The term "judicial activism" is often used as code for "liberal policies" but that isn't always the case. It's just that the conservative press almost never notes when the activism is in their favor. The following is from The Legacy of Judicial Activism
It also raises the question: How can conservatives possibly square the Rehnquist Court's activist legacy with their own anti-activist rhetoric? Well, it turns out there's a trick: There are actually two different kinds of activism — conservative and liberal — and conservatives don't count decisions within their own tradition as, well, activism. In teasing this out, Keck explains that the two activist traditions have very different objectives.

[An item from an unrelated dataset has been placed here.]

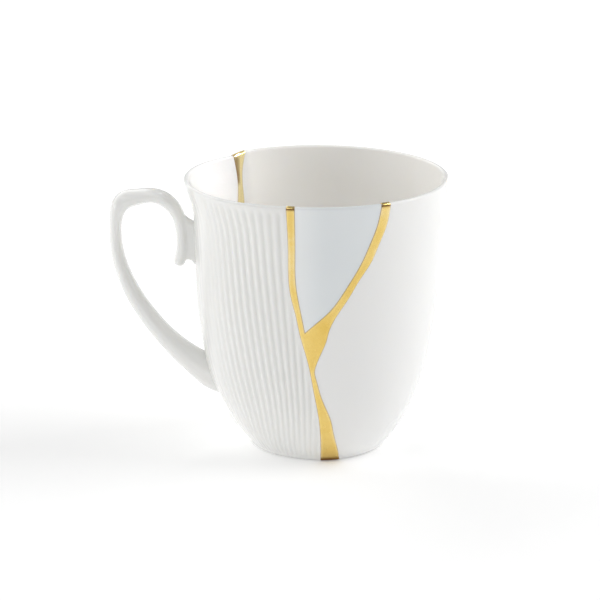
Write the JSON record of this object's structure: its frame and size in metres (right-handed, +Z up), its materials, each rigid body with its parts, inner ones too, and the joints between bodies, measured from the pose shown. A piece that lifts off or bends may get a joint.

Conservative activists want to achieve limited government — particularly at the federal level — and tend to get there by arguing that Congress is interfering with economic or states' rights. By contrast, liberal activists want to protect the core freedoms that allow vulnerable minorities to participate in the political process. They give extra scrutiny to laws that affect those minorities, and invalidate those that they judge to put politically tinged freedoms at risk. The heyday of conservative activism was the early New Deal era, when the Court struck down one after another of FDR's legislative initiatives; Roosevelt put an end to that by threatening to pack the Court. The heyday of liberal activism was the Warren Court era of the '50s and '60s and the early Burger Court period of the '70s, which has left a legacy (including Roe v. Wade) that rankles conservatives to this day.
As to how conservatives have developed a guilt-free approach to their own brand of activism, the key to understanding this is the doctrine of originalism. The idea behind originalism is that the Court can tear a mighty swathe through acts of Congress without really engaging in activism if it is channeling the original intent of the Framers.